## DATA SECTION
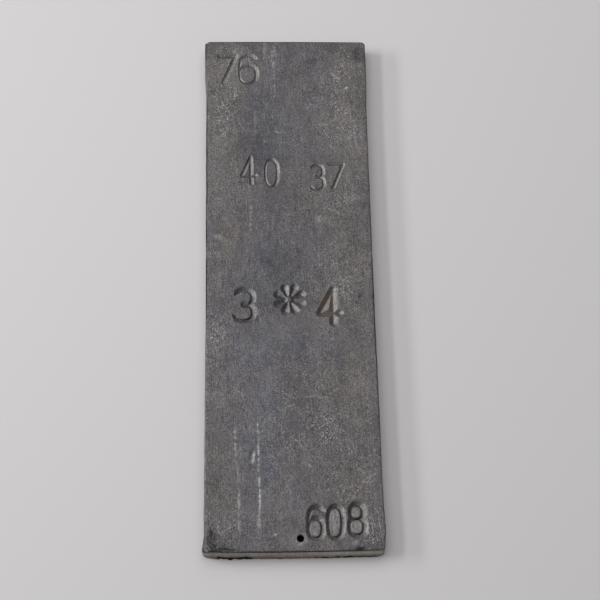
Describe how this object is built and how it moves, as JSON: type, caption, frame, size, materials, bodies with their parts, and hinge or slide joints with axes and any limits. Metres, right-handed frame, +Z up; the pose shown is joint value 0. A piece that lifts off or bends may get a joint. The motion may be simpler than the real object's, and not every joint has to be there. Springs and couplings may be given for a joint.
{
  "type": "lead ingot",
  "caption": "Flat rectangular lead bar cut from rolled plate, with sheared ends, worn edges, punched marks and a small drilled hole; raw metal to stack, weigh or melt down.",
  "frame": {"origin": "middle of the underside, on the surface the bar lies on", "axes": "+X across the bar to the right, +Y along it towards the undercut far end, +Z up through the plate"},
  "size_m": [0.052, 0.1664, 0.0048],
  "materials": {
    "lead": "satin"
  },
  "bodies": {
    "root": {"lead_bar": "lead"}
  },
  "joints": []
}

## REQUIREMENT
Look through the lines above and collect those with the word "right".

## EXPECTED ANSWER
Describe how this object is built and how it moves, as JSON: type, caption, frame, size, materials, bodies with their parts, and hinge or slide joints with axes and any limits. Metres, right-handed frame, +Z up; the pose shown is joint value 0. A piece that lifts off or bends may get a joint. The motion may be simpler than the real object's, and not every joint has to be there. Springs and couplings may be given for a joint.
  "frame": {"origin": "middle of the underside, on the surface the bar lies on", "axes": "+X across the bar to the right, +Y along it towards the undercut far end, +Z up through the plate"},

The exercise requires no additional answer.